Como as funções hepáticas são alteradas na hepatite viral?
O fígado é um órgão multifuncional e sua inflamação pode levar a uma série de alterações nas suas funções normais. Na hepatite viral, essas alterações podem incluir:
Metabolização de nutrientes: A capacidade do fígado de metabolizar carboidratos, gorduras e proteínas pode ser comprometida, levando a desequilíbrios nutricionais.
Produção de proteínas: A produção de proteínas essenciais, como albumina e fatores de coagulação, pode ser reduzida, resultando em problemas como edema e distúrbios de coagulação.
Desintoxicação: A função desintoxicante do fígado pode ser prejudicada, acumulando toxinas no corpo e causando sintomas como icterícia e encefalopatia hepática.
Produção de bile: A produção e fluxo de bile podem ser afetados, levando a problemas digestivos e má absorção de gorduras e vitaminas lipossolúveis.
Armazenamento de glicose: A capacidade do fígado de armazenar e liberar glicose é alterada, o que pode resultar em hipoglicemia.
Qual o papel da alimentação na prevenção das hepatites virais?
A alimentação adequada desempenha um papel crucial na prevenção de qualquer infecção viral, incluindo hepatite, dado o seu papel na manutenção do sistema imunológico.
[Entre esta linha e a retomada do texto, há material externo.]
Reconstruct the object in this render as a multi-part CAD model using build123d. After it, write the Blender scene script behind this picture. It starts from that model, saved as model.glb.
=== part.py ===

Mas especialmente para os tipos que são transmitidos por meio de alimentos e água contaminados, como a hepatite A e E, algumas estratégias comuns aos nutricionistas merecem destaques: higienização adequada de alimentos e manipulares; tempo de cozimento correto para cada tipo de alimento e recomendações básicas para se e evitar o consumo de água de procedência desconhecida são medidas essenciais.
Qual o papel da alimentação no manejo de uma hepatite viral já existente?
Para indivíduos que já possuem uma hepatite viral crônica (B e C), alguns estudos têm mostrado a alimentação e nutrição como um componente importante no manejo da doença. Alguns insights:
- Suplementos como L-carnitina, soja, vitaminas E e C, e zinco mostraram resultados promissores na melhoria da qualidade de vida e no perfil antioxidante e inflamatório de pacientes com hepatite C crônica;
- O consumo regular de café (duas xícaras por dia), restrição de ferro dietético (menos de 7 mg/dia), aumento do consumo de ácidos graxos ômega-3, curcumina e ingestão de micronutrientes conforme as recomendações dietéticas são fundamentais para pacientes com hepatite C;
- Em pacientes com hepatite C crônica, uma dieta rica em peixes (alta em ácidos graxos poli-insaturados) esteve associada a uma menor carga viral. Por outro lado, uma alta ingestão de fibras esteve associada a uma maior carga viral;
- Sugere-se que o vírus da hepatite B (HBV) explora os recursos metabólicos do hospedeiro para garantir sua persistência. Recomenda-se evitar a privação alimentar de curto prazo e adotar a ingestão de carboidratos complexos antes de dormir para controlar a expressão gênica do HBV
Reitera-se que tais estudos são insuficientes para fomentarem recomendações diretas e com promessas de melhora para os pacientes, mas tais insights podem ser interessantes no momento de um planejamento alimentar para alguém com estas condições – além disso, todo o comprometimento das funções hepáticas não pode ser esquecido em tal planejamento.
Assim, ao lidar com a complexidade das funções hepáticas comprometidas pela hepatite, a intervenção de um nutricionista vai além de uma mera recomendação alimentar. Eles atuam como estrategistas de saúde, ajustando a nutrição de forma personalizada para cada paciente, visando não só a manutenção, mas a potencial recuperação da função hepática.
Em um cenário onde o fígado não pode desempenhar suas funções vitais de maneira eficaz, o conhecimento dos nutricionistas (que não pode se limitar a este artigo introdutório) se torna uma ferramenta essencial, transformando o planejamento alimentar em uma poderosa alavanca para a qualidade de vida e bem-estar dos pacientes com hepatite.